Самолет из Парижа только что приземлился. Скорее всего, я полечу тем же самолетом, он наверняка прямо сейчас возвращается в Руасси. На взлетной полосе уже толкутся грузовички, суетятся пожарные, самолет моют, что-то где-то подкручивают, привозят еду для пассажиров первого класса. Как известно, подносы для второго загружают за два дня до этого во время промежуточной посадки в Минске. Мои друзья благополучно проходят таможню, без всякой конной полиции. Он-то не принимал никаких тошнотворных пилюль, совсем наоборот, в магазинчике дьюти-фри он купил две бутылки пастиса, анисового ликера, которые и приговорил за время полета. Он смертельно пьян, держится на ногах буквально чудом и, совершенно обессиленный, приветствует меня нечленораздельным мычанием. В Центре Тина не сможет остаться с ним вместе: в блокгауз допускаются только те, кто проходит курс терапии. Даже если она тоже на него запишется, все равно врачи не допустят, чтобы они жили в одной комнате. Ей придется поселиться с этой, ощипанной. Но я как-то плохо себе представляю, что она способна изо дня в день есть сухие макароны и жирную курицу, ложиться спать в одиннадцать, сидеть на террасе рядом с переполненной пепельницей, из которой вываливаются омерзительные окурки, и тупо смотреть на проходящие мимо машины. Она выдержит день или два, не больше. У меня нет никакого желания туда возвращаться, но вообще-то Клоссон прав, было бы преступлением отпустить Рейнхарта обратно в Париж, он так и будет опустошать запасы анисовки в столице и загнется в один прекрасный день. Ладно, согласен еще на одну попытку, выбора у меня нет.

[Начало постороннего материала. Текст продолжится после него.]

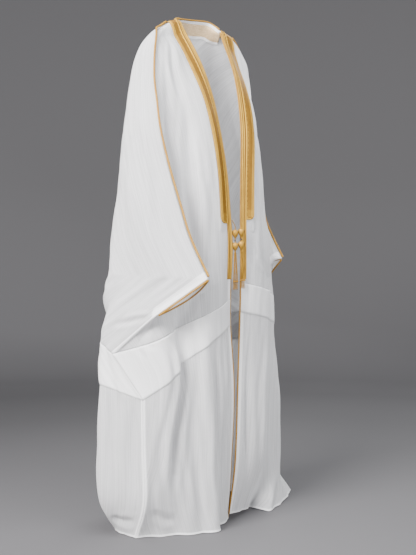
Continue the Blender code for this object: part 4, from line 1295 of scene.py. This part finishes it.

Вик везет нас обратно в город, направление — улица Папино, но нет и речи о том, чтобы отправиться прямо в клинику. Рейнхарт, как и я, хочет провести ночь в Монреале, прежде чем «пять недель подыхать от тоски среди алкашей». Мы звоним в бюро Розона, там хорошо знают пару, им находят комнату в гостинице, куда селят гостей фестиваля. Мы закидываем чемоданы и отправляемся ужинать в открытую беседку итальянского ресторанчика. Со дня своего приезда я впервые выхожу куда-то вечером. Я с интересом рассматриваю зал. Как давно я не видел столько нормальных людей, собравшихся в одном месте! Тина очень довольна, что оказалась в Квебеке, она обожает город, у нее здесь много друзей, ночь не слишком жаркая, вечер обещает быть веселым. Рейнхарт ничего не ест. Обычно у него прекрасный аппетит, особенно когда мы ужинаем в итальянском ресторане, но сегодня он не притрагивается даже к двойному анисовому ликеру, который сам и заказал. Значит, дело с ним совсем плохо. Здесь не принимают банковские карты, мне приходится согласиться, чтобы за меня заплатили, мы расстаемся, и я возвращаюсь спать в свою конуру. Дверь они запирают в половине одиннадцатого, звонить бесполезно, после этого времени они все равно никому не откроют, а комнаты в городе я не найду, даже в «Четырех временах года»: как гласит табличка, свободных номеров нет. К гостям фестивалей смеха или джаза прибавились теперь и люди, приехавшие со всех стран, чтобы почтить память Риопеля, которому здешние власти решили посвятить выставку-ретроспективу в Музее современного искусства.